9. Later, in writing to the Philippians, of what did Paul re­mind them?
Philippians 1:3, 4, 27-30 I thank my God upon every remembrance of you, Always in every prayer of mine for you all making request with joy … Only let your conversation be as it becometh the gospel of Christ: that whether I come and see you, or else be absent, I may hear of your affairs, that ye stand fast in one spirit, with one mind striving together for the faith of the gospel; And in nothing terrified by your adversaries: which is to them an evident token of perdition, but to you of salvation, and that of God. For unto you it is given in the behalf of Christ, not only to believe on him, but also to suffer for his sake;  Having the same conflict which ye saw in me, and now hear to be in me.

“The apostles did not regard as in vain their labors in Philippi. They had met much opposition and persecution; but the intervention of Providence in their behalf, and the conversion of the jailer and his household, more than atoned for the disgrace and suffering they had endured. The news of their unjust imprisonment and miraculous deliverance became known through all that region, and this brought the work of the apostles to the notice of a large number who otherwise would not have been reached.” –The Acts of the Apostles, p. 218.

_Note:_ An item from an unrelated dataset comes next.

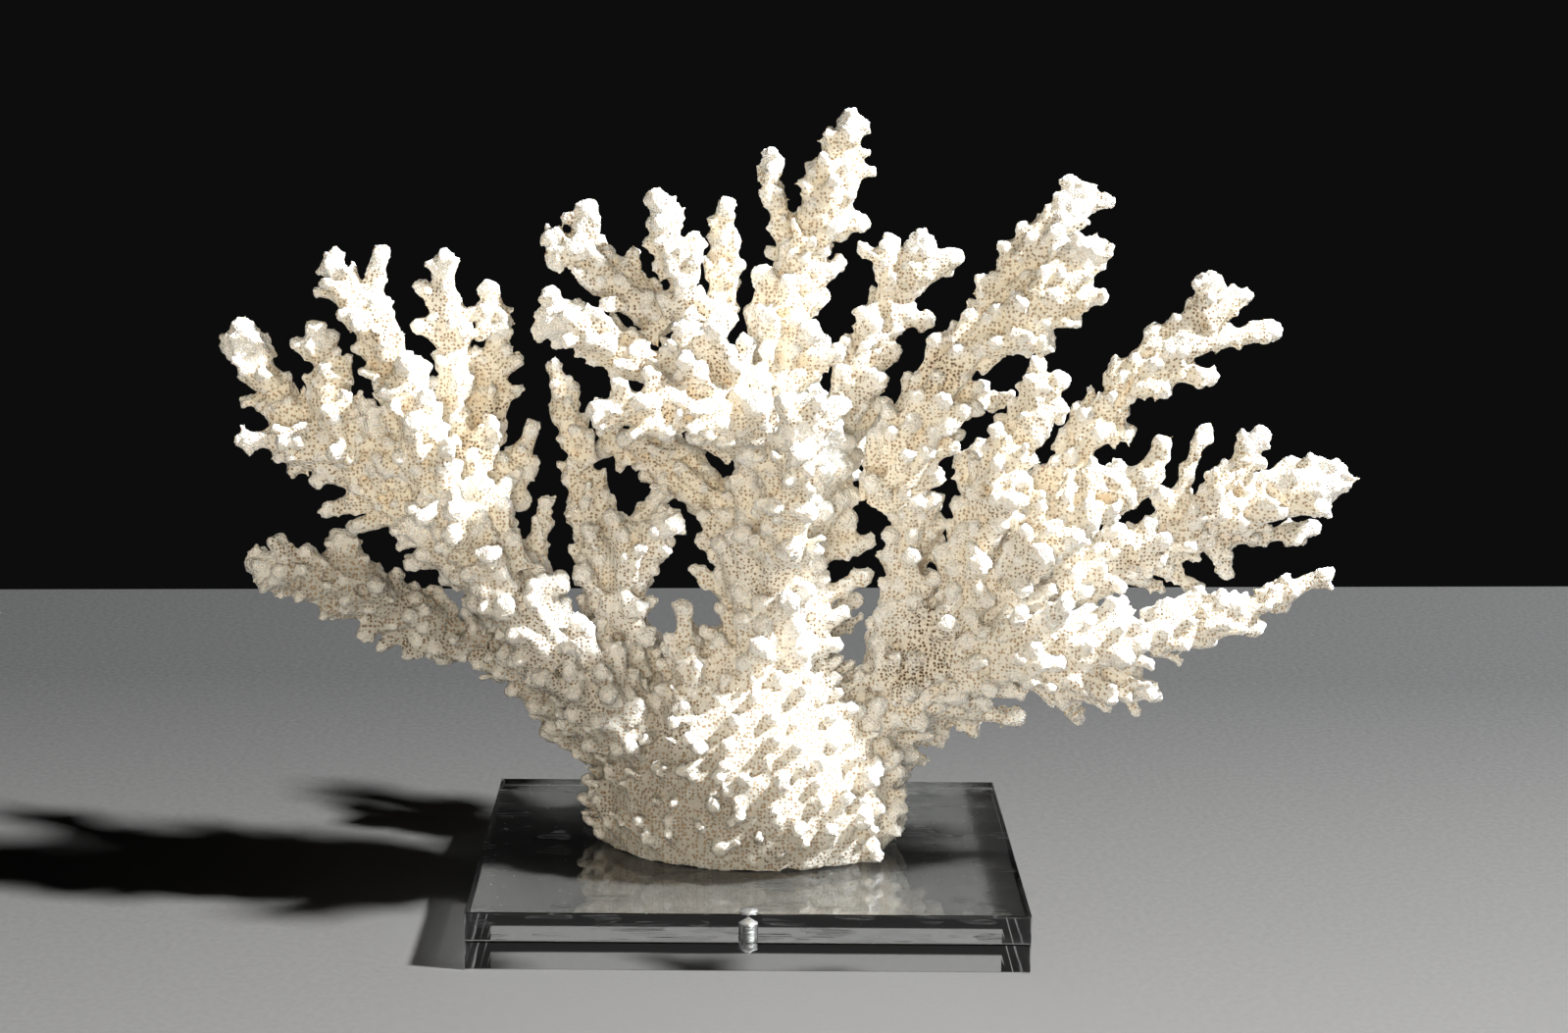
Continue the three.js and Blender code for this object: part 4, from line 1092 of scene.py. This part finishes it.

For further study and meditation

• After facing a severe challenge from Paul, Mark later changed and became a very useful instrument for God’s cause and also the author of the Gospel of Mark. How do we react when we face a similar situation of being rejected? 2 Peter 1:10, 11; 1 Peter 5:10.
• In this lesson, we learned that Paul, Silas, and Timothy, heeding the divine call, became the first missionaries to take the gospel message to Europe. How much do we yearn to be led by the Holy Spirit into foreign missions? See Matthew 9:35-38; Isaiah 6:8.
• How did the apostles view the persecution they suffered for Christ’s sake? 1 Peter 4:1, 12-15, 19; Matthew 5:11, 12; Acts 5:40, 41. –Thoughts from the Mount of Blessing, pp. 27-33.